→ **Problem to solve**: Everything from the line with "Write the JSON" through the last line of the records below should be copied exactly, both ends included.

→ **Material to process**:
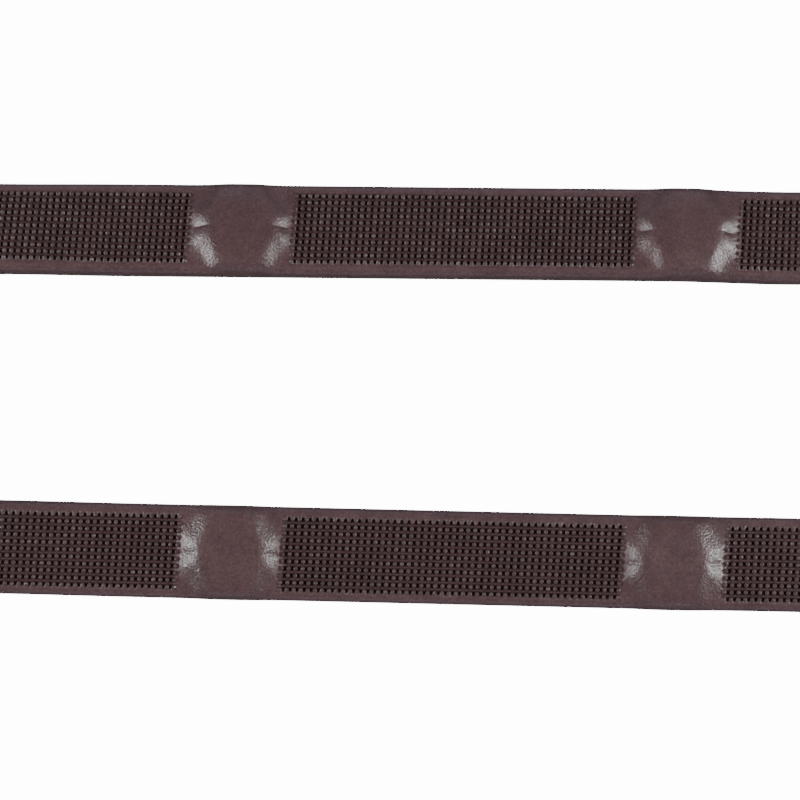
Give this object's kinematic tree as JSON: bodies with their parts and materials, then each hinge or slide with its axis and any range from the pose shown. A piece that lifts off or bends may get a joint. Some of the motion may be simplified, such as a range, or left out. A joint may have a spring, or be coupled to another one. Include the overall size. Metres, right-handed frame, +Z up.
{
  "type": "leather reins",
  "caption": "Pair of rubber-covered leather riding reins with raised internal hand stops, a centre buckle and hook-stud billets, hanked for storage.",
  "frame": {"origin": "centre of the bounding box at floor level", "axes": "+X from the hanks and billets to the centre buckle, +Y from the left rein to the right rein, +Z up"},
  "size_m": [0.609, 0.2642, 0.0249],
  "materials": {
    "strap_leather": "dark brown bridle leather, waxed, fine grain",
    "keeper_leather": "dark brown bridle leather, waxed",
    "stop_leather": "plain skived leather, hidden under the rubber",
    "grip_rubber": "dark brown pimpled natural rubber, matt to satin",
    "tie_webbing": "dark brown woven elastic tape",
    "hardware_steel": "polished stainless steel"
  },
  "bodies": {
    "reins": {"left_rein_strap": "strap_leather", "right_rein_strap": "strap_leather", "left_rubber_grip": "grip_rubber", "right_rubber_grip": "grip_rubber", "left_bit_loop": "strap_leather", "right_bit_loop": "strap_leather", "left_hand_stop_1": "stop_leather", "left_hand_stop_2": "stop_leather", "left_hand_stop_3": "stop_leather", "left_hand_stop_4": "stop_leather", "left_hand_stop_5": "stop_leather", "left_hand_stop_6": "stop_leather", "right_hand_stop_1": "stop_leather", "right_hand_stop_2": "stop_leather", "right_hand_stop_3": "stop_leather", "right_hand_stop_4": "stop_leather", "right_hand_stop_5": "stop_leather", "right_hand_stop_6": "stop_leather", "left_hook_stud": "hardware_steel", "right_hook_stud": "hardware_steel", "left_stud_burr": "hardware_steel", "right_stud_burr": "hardware_steel", "buckle_frame": "hardware_steel", "buckle_fixed_keeper": "keeper_leather", "left_hank_tie": "tie_webbing", "right_hank_tie": "tie_webbing"},
    "tongue": {"buckle_tongue": "hardware_steel"},
    "runner": {"buckle_runner": "keeper_leather"},
    "left_tip": {"left_billet_tip": "strap_leather"},
    "right_tip": {"right_billet_tip": "strap_leather"},
    "left_keeper": {"left_billet_keeper": "keeper_leather"},
    "right_keeper": {"right_billet_keeper": "keeper_leather"}
  },
  "joints": [
    {"name": "buckle_tongue_lift", "type": "hinge", "parent": "reins", "child": "tongue", "pos_m": [0.2965, 0.0012, 0.01185], "axis": [0, 0, -1], "range_deg": [0, 20]},
    {"name": "buckle_runner_slide", "type": "slide", "parent": "reins", "child": "runner", "axis": [0, 1, 0], "range_m": [-0.0015, 0.0055]},
    {"name": "left_billet_open", "type": "hinge", "parent": "reins", "child": "left_tip", "pos_m": [-0.29574, -0.12326, 0.01025], "axis": [0, 0, -1], "range_deg": [0, 150], "deforming": ["left_bit_loop"]},
    {"name": "right_billet_open", "type": "hinge", "parent": "reins", "child": "right_tip", "pos_m": [-0.29574, 0.12326, 0.01025], "axis": [0, 0, 1], "range_deg": [0, 150], "deforming": ["right_bit_loop"]},
    {"name": "left_keeper_slide", "type": "slide", "parent": "reins", "child": "left_keeper", "axis": [0.9367, 0.3502, 0], "range_m": [-0.03, 0.008]},
    {"name": "right_keeper_slide", "type": "slide", "parent": "reins", "child": "right_keeper", "axis": [0.9367, -0.3502, 0], "range_m": [-0.03, 0.008]}
  ]
}
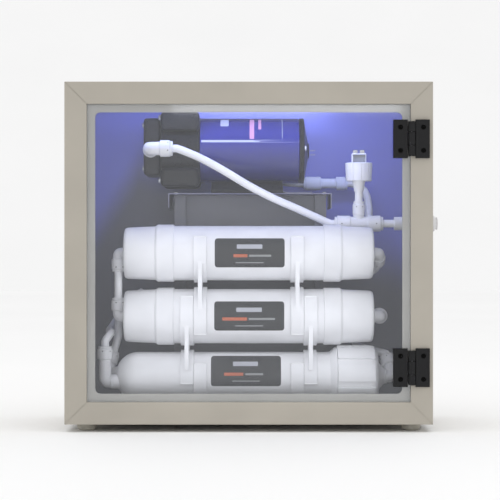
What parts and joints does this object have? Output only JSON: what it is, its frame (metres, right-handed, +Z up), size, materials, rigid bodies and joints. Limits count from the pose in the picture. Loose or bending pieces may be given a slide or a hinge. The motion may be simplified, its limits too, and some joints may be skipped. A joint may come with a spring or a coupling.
{
  "type": "reverse osmosis unit",
  "caption": "Sheet-metal cabinet with a hinged clear door, holding a booster pump, inline filters, a membrane housing and push-fit tubing for purifying water.",
  "frame": {"origin": "under the centre of the whole unit's box, on the surface that its feet stand on", "axes": "+X to the right along the filters, -Y out of the clear door, +Z up"},
  "size_m": [0.4434, 0.222, 0.409],
  "materials": {
    "powder_coat": "fine-textured powder coat",
    "inner_sheet": "satin blue-grey coat",
    "acrylic": "clear polished acrylic",
    "black_plastic": "satin moulded",
    "foot_rubber": "matte",
    "steel": "bright",
    "navy_paint": "gloss",
    "white_plastic": "smooth moulded",
    "fitting_plastic": "acetal, slightly translucent",
    "tube_white": "polyethylene tube",
    "filter_media": "carbon and film media"
  },
  "bodies": {
    "root": {"back_panel": "inner_sheet", "base_clip_left": "white_plastic", "base_clip_right": "white_plastic", "cabinet_shell": "powder_coat", "check_valve": "fitting_plastic", "door_stop_frame": "powder_coat", "drain_elbow": "fitting_plastic", "drain_port_body": "fitting_plastic", "drain_tube": "tube_white", "feed_port_body": "fitting_plastic", "feed_tee": "fitting_plastic", "feed_tube": "tube_white", "filter_link_tube": "tube_white", "foot_front_left": "foot_rubber", "foot_front_right": "foot_rubber", "foot_rear_left": "foot_rubber", "foot_rear_right": "foot_rubber", "hinge_lower_frame_leaf": "black_plastic", "hinge_lower_pin": "steel", "hinge_upper_frame_leaf": "black_plastic", "hinge_upper_pin": "steel", "lower_clip_left": "white_plastic", "lower_clip_right": "white_plastic", "lower_filter_left_elbow": "fitting_plastic", "lower_filter_media": "filter_media", "lower_filter_right_elbow": "fitting_plastic", "lower_filter_shell": "white_plastic", "membrane_cap": "white_plastic", "membrane_element": "filter_media", "membrane_feed_tube": "tube_white", "membrane_housing": "white_plastic", "membrane_inlet_elbow": "fitting_plastic", "permeate_elbow": "fitting_plastic", "permeate_port_body": "fitting_plastic", "permeate_tube": "tube_white", "pressure_switch": "white_plastic", "pump_base": "black_plastic", "pump_end_cap": "black_plastic", "pump_head": "black_plastic", "pump_head_cover": "black_plastic", "pump_inlet_elbow": "fitting_plastic", "pump_inlet_tube": "tube_white", "pump_motor_can": "navy_paint", "pump_outlet_elbow": "fitting_plastic", "pump_outlet_tube": "tube_white", "pump_stand": "inner_sheet", "pump_tray": "inner_sheet", "upper_clip_left": "white_plastic", "upper_clip_right": "white_plastic", "upper_filter_left_elbow": "fitting_plastic", "upper_filter_media": "filter_media", "upper_filter_right_elbow": "fitting_plastic", "upper_filter_shell": "white_plastic"},
    "door": {"door_panel": "acrylic", "hinge_upper_door_leaf": "black_plastic", "hinge_lower_door_leaf": "black_plastic"},
    "rotor": {"pump_rotor": "steel"},
    "feed_collet": {"feed_port_collet": "fitting_plastic"},
    "permeate_collet": {"permeate_port_collet": "fitting_plastic"},
    "drain_collet": {"drain_port_collet": "fitting_plastic"}
  },
  "joints": [
    {"name": "door_hinge", "type": "hinge", "parent": "root", "child": "door", "pos_m": [0.1831, -0.10675, 0.209], "axis": [0, 0, 1], "range_deg": [0, 170]},
    {"name": "rotor_spin", "type": "hinge", "parent": "root", "child": "rotor", "pos_m": [-0.0067, 0.01225, 0.3346], "axis": [1, 0, 0], "continuous": true},
    {"name": "feed_collet_press", "type": "slide", "parent": "root", "child": "feed_collet", "axis": [-1, 0, 0], "range_m": [0, 0.0015], "stiffness_N_per_m": 400},
    {"name": "permeate_collet_press", "type": "slide", "parent": "root", "child": "permeate_collet", "axis": [0, -1, 0], "range_m": [0, 0.0015], "stiffness_N_per_m": 400},
    {"name": "drain_collet_press", "type": "slide", "parent": "root", "child": "drain_collet", "axis": [0, -1, 0], "range_m": [0, 0.0015], "stiffness_N_per_m": 400}
  ]
}
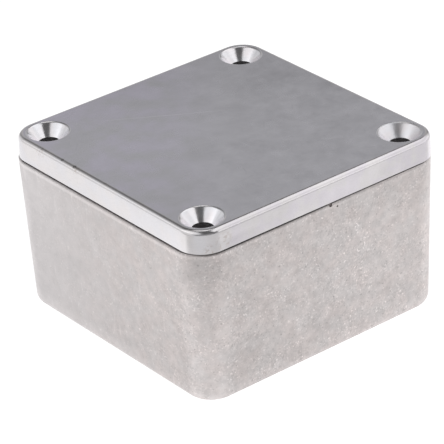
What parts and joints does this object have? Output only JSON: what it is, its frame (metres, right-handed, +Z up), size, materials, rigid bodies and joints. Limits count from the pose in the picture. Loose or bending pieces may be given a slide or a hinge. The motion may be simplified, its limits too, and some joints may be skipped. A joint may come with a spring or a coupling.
{
  "type": "die cast aluminium box",
  "caption": "Small square die cast box: a drafted base with rounded corners and corner screw pillars, closed by a flat lid with countersunk corner holes.",
  "frame": {"origin": "middle of the base's underside", "axes": "+Z up through the lid, X and Y along the square sides"},
  "size_m": [0.0504, 0.0504, 0.031],
  "materials": {
    "base_cast": "as cast and tumbled, matte with fine speckle",
    "lid_cast": "linished flat on top, satin, with bright countersinks"
  },
  "bodies": {
    "root": {"base": "base_cast", "lid": "lid_cast"}
  },
  "joints": []
}
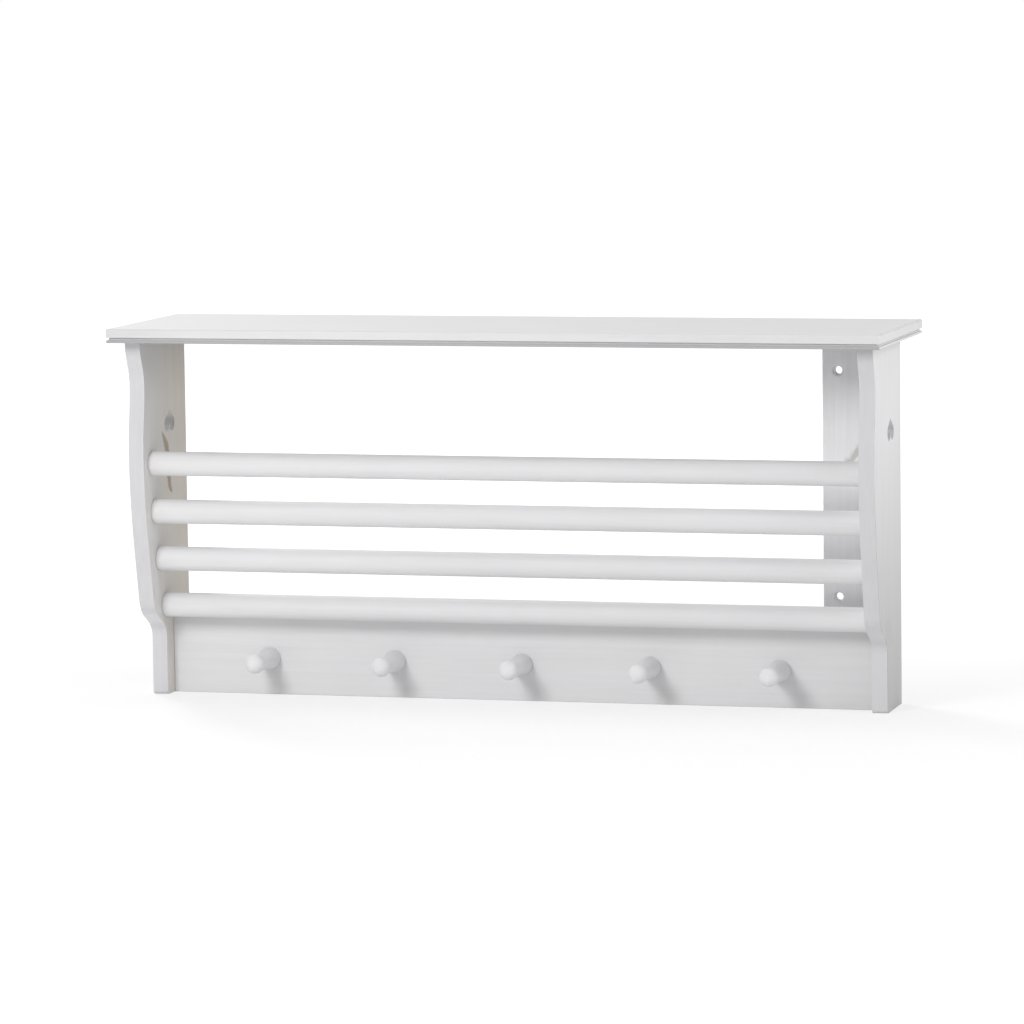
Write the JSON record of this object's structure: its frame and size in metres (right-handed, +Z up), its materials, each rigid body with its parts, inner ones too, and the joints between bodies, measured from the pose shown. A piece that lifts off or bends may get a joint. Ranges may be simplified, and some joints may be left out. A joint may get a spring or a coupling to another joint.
{
  "type": "peg rail with shelf",
  "caption": "Painted wooden shelf on serpentine side panels with heart cut-outs, round rails between them and a board of turned pegs below.",
  "frame": {"origin": "on the plane that the feet stand on, under the middle of the shelf board", "axes": "+X along the shelf to the right as seen from the front, +Y from the front edge towards the wall, +Z up"},
  "size_m": [0.8, 0.22, 0.3865],
  "materials": {
    "white_paint": "satin white paint on wood",
    "bare_wood": "unpainted beech, hidden in the joints"
  },
  "bodies": {
    "root": {"shelf_board": "white_paint", "side_panel_left": "white_paint", "side_panel_right": "white_paint", "rail_1": "white_paint", "rail_2": "white_paint", "rail_3": "white_paint", "rail_4": "white_paint", "peg_board": "white_paint", "pegs": "white_paint", "wall_stile": "white_paint", "shelf_dowels_left": "bare_wood", "shelf_dowels_right": "bare_wood", "board_dowels_left": "bare_wood", "board_dowels_right": "bare_wood", "stile_dowels": "bare_wood"}
  },
  "joints": []
}
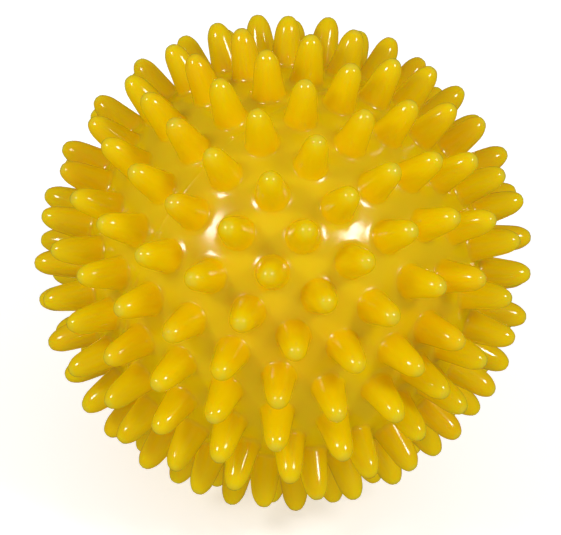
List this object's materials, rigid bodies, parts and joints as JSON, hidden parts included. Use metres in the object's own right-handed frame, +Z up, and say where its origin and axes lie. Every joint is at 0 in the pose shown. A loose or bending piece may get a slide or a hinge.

→ **Expected answer**:
Write the JSON record of this object's structure: its frame and size in metres (right-handed, +Z up), its materials, each rigid body with its parts, inner ones too, and the joints between bodies, measured from the pose shown. A piece that lifts off or bends may get a joint. Ranges may be simplified, and some joints may be left out. A joint may get a spring or a coupling to another joint.
{
  "type": "peg rail with shelf",
  "caption": "Painted wooden shelf on serpentine side panels with heart cut-outs, round rails between them and a board of turned pegs below.",
  "frame": {"origin": "on the plane that the feet stand on, under the middle of the shelf board", "axes": "+X along the shelf to the right as seen from the front, +Y from the front edge towards the wall, +Z up"},
  "size_m": [0.8, 0.22, 0.3865],
  "materials": {
    "white_paint": "satin white paint on wood",
    "bare_wood": "unpainted beech, hidden in the joints"
  },
  "bodies": {
    "root": {"shelf_board": "white_paint", "side_panel_left": "white_paint", "side_panel_right": "white_paint", "rail_1": "white_paint", "rail_2": "white_paint", "rail_3": "white_paint", "rail_4": "white_paint", "peg_board": "white_paint", "pegs": "white_paint", "wall_stile": "white_paint", "shelf_dowels_left": "bare_wood", "shelf_dowels_right": "bare_wood", "board_dowels_left": "bare_wood", "board_dowels_right": "bare_wood", "stile_dowels": "bare_wood"}
  },
  "joints": []
}
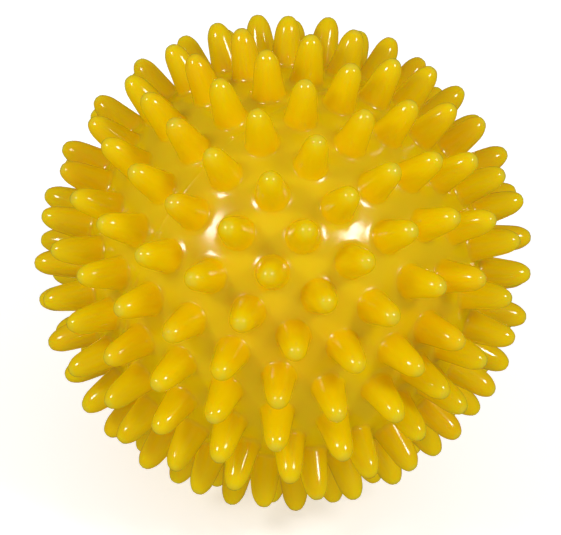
List this object's materials, rigid bodies, parts and joints as JSON, hidden parts included. Use metres in the object's own right-handed frame, +Z up, and say where its origin and axes lie. Every joint is at 0 in the pose shown. A loose or bending piece may get a slide or a hinge.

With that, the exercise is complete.